Proustian Penguins

Early Penguin paperbacks were created as cheap, throwaway items, but Hugh Pearman marvels at the lasting power of their now legendary design

When my pre-university son arrived home the other day, a book was sticking out of his man-bag. It was DH Lawrence’s Sons and Lovers, but the significant thing was the edition: an original orange-and-cream Penguin paperback.

A bit of a Proustian moment, that. It was my copy, one that I had bought for a few pence from a second-hand bookshop back in the mists of time when I was his age. I’d picked up a few, including several Bernard Shaw plays. They had been old even then: wot, no glossy pictures on the covers?

This tells you something about the durability of supposedly throwaway items. Those early Penguins were not thought of as things to keep. At sixpence a pop, they were the same price as a pack of cigarettes. And in those days, ciggies were cheap.

Allen Lane, founder of Penguin in 1935, scarcely faltered during World War II. Despite paper rationing, the paperbacks continued to thrive. They were just right for the knapsacks of servicemen. I know this because my copy of Shaw’s Pygmalion is a wartime edition from 1941, with ads for toothpaste and chocolate, but still with the famous Feliks Topolski drawings.

A note on the title page is headed FOR THE FORCES. ‘Leave this book at a Post Office when you have read it, so that men and women in the Services may enjoy it too.’ Presumably such donated books were part of a scheme to keep our armed forces entertained. Henry Higgins and Eliza Doolittle were thus recruited into the war effort. Today, battered though it is, the book looks thoroughly at home on my Dieter Rams Vitsoe shelving.

Lane’s office junior Edward Young came up with the concept of illustration-free, colour-coded typographical covers. Their austerity was softened by the penguin logos – two types, standing and waddling. Legend has it that it was Lane’s secretary who suggested penguins – as creatures that were simultaneously dignified and fun-loving, so covering the education-and-entertainment remit of the company. They had a better quality of secretary in those days.

Lane duly dispatched Young to London Zoo to sketch penguins for the logos. Which meant he must have visited Berthold Lubetkin’s Penguin Pool. Thus a benign circle of good design was established. No wonder we won the war. The German military hardware designers may have had the technological edge for a while, but our soldiers were much better read and exposed to better graphics. Why, until 1942 Germany still used Gothic script.

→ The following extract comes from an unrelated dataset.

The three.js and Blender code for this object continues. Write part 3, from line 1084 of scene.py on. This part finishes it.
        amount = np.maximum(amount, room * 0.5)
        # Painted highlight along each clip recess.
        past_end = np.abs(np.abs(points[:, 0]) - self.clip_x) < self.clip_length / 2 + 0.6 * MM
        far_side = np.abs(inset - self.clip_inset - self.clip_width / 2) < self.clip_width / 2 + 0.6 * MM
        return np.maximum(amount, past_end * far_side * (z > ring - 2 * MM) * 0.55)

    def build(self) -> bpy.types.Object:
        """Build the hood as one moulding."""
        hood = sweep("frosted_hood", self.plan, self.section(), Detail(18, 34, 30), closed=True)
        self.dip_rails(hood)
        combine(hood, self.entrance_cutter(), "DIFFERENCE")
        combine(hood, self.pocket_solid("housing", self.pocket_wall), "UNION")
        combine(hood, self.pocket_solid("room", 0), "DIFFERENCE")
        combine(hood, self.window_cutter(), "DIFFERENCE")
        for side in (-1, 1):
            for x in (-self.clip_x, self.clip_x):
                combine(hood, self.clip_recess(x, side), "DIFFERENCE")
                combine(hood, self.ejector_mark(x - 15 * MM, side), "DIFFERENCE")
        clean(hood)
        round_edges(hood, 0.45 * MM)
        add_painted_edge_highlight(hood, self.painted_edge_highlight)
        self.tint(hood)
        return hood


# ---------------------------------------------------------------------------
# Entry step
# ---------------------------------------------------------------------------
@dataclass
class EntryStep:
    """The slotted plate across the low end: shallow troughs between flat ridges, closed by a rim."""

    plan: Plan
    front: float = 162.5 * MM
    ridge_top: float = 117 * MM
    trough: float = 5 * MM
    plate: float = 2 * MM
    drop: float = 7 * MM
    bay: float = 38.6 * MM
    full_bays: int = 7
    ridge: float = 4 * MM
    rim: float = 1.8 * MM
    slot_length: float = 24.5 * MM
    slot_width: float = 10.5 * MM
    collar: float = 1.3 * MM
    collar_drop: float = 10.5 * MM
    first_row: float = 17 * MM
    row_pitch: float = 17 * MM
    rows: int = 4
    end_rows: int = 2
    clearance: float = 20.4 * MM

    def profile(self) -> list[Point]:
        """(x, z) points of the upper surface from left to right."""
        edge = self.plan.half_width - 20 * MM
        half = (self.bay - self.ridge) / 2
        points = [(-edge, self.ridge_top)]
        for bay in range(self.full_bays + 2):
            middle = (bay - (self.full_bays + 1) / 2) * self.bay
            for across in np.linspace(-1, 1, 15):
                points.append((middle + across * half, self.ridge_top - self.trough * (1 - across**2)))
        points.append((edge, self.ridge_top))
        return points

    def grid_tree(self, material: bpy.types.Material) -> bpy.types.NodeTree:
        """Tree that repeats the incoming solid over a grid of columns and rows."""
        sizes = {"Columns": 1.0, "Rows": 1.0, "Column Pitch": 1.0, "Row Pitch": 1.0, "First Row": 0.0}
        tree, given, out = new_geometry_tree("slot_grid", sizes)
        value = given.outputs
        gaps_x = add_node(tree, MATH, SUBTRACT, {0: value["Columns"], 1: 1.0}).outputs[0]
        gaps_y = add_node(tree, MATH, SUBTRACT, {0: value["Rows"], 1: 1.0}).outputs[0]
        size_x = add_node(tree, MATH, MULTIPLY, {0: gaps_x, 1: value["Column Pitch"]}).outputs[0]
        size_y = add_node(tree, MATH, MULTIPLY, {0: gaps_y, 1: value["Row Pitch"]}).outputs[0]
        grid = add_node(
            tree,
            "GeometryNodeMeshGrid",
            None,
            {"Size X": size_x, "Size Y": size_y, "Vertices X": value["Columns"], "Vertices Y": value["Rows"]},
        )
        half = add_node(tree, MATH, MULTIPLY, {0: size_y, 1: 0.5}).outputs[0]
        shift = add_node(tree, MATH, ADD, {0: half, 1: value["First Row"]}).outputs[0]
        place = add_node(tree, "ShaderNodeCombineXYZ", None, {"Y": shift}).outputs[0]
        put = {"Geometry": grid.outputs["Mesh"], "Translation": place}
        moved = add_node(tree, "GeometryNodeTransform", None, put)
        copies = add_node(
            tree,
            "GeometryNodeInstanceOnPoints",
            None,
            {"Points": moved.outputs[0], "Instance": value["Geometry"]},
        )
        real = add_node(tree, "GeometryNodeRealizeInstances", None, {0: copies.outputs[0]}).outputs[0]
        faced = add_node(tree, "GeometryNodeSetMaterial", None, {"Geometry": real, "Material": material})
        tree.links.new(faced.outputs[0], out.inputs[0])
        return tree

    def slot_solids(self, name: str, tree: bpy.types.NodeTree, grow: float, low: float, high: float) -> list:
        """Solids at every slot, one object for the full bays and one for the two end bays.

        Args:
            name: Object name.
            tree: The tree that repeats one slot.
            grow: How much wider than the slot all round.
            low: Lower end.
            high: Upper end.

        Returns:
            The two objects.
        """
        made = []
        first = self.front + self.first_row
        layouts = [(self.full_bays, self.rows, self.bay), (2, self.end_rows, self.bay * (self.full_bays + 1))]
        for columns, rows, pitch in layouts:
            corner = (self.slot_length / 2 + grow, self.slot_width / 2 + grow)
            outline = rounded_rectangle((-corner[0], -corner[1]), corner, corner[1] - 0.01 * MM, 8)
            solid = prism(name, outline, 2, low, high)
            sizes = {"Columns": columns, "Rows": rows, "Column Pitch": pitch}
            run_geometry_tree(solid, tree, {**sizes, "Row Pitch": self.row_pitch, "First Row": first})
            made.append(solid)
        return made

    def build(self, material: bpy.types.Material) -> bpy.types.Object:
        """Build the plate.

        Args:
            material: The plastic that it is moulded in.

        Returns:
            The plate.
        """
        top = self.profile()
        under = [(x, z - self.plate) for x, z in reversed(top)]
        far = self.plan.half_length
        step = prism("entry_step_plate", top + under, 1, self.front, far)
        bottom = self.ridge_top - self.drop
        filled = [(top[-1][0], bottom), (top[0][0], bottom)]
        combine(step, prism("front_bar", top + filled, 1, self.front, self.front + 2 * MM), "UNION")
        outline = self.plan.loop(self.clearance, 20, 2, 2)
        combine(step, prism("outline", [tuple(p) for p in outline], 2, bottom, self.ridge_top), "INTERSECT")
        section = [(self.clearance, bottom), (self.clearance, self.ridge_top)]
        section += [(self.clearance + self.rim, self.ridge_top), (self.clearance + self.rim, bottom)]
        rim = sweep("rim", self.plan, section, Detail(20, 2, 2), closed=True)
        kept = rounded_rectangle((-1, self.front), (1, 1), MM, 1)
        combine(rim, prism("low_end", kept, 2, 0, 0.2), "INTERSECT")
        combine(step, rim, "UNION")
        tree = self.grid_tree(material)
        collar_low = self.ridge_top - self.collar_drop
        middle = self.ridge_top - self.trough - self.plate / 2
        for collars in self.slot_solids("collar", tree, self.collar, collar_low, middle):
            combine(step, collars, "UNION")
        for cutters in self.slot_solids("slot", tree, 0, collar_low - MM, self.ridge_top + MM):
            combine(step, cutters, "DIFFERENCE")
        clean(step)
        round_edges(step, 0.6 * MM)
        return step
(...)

Not everybody loved Penguins. George Orwell, ever the man of the people, suggested that they were too cheap and that other publishers should combine to have them suppressed. Shaw, less of an elitist, took the opposite view. ‘If a book is any good, the cheaper the better,’ he thought.

But it wasn’t just value for money. It was also design that helped Penguin to sell three million paperbacks in its first 12 months. It’s that same design that shone like a beacon from my son’s bag and set me thinking about those old books I’d bought so long ago.

As a rule I don’t regard books as sacred objects: I see them as disposable. So why have I hung on to these ones? Well, because I like the look of them, and what they stood for. With Penguin, you really could judge a book by its cover. The design was a kind of quality assurance.